Bizlerin Türklükten gelen gelenekte ve İslam dininde tembellik, zillet, dilencilik, başkasına yük olmak yoktur.  Müslüman kendi el emeğinin en tatlı ve helal rızık olduğunu bilerek çalışır. Peygamberler başta olmak üzere bütün kıymetli insanlar çalışmayı ihmal etmemiş ve hayatta birer meslek sahibi olmuşlardır. Bu bağlamda bizlerin üretim toplumu olma zorunluluğu vardır. Çünkü üretim toplumu üretimde, tüketim toplumu tüketimde ileridir. Tüketim toplumu ucuz olanı arar, üretim toplumu faydalı olanı arar ve fiyatını ödemekten çekinmez. Üretim toplumu ileriye bakar. Tüketim toplumu üreteni izler. Velhasıl tüketim toplumu en son çıkana sahip olmak ister, üretim toplumu ise en son teknolojiyi üretmek ister. Tarihte kurulan büyük İslam ve Türk devletleri çalışan ve üreten bir toplum inşa ederek başarmışlardır. Birçok buluşun perde arkasını araladığımızda Müslümanların çalışmaları ve katkıları apaçık ortadadır.

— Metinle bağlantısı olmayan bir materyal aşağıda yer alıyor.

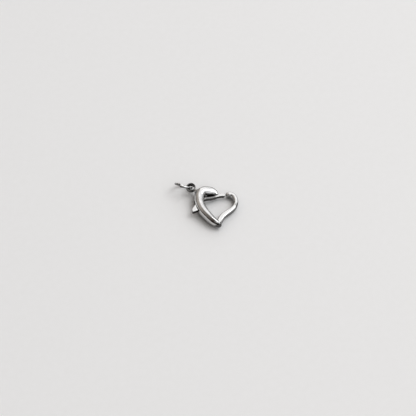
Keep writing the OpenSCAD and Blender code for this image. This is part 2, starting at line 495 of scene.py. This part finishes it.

Dört mevsimi yaşayan ve verimli topraklara sahip bir ülke olarak üstümüze düşen görevleri yapmalıyız. Yapıyor muyuz? Eğitim noktasında çocuklarımızı üretime mi yoksa hazıra mı yönlendiriyoruz? Sistem üreten insanı hor gördükçe üreten toplum olamayız. Kısa yoldan şöhret olma yolunda koşan bir nesil üretim beşinde koşmaz. Ekranlarda, yani görsel ve yazılı medyada üretici kesimi çiftçiyi, sanayiciyi, Teknoloji gelişimi ile ilgileneler ve benzerlerini ön plana çıkarmalıyız.

Çalışmadan, yorulmadan ve üretmeden, rahat yaşamak isteyen toplumlar; evvela haysiyetlerini, sonra hürriyetlerini daha sonrada istiklal ve istikballerini kaybetmeye mahkumdurlar.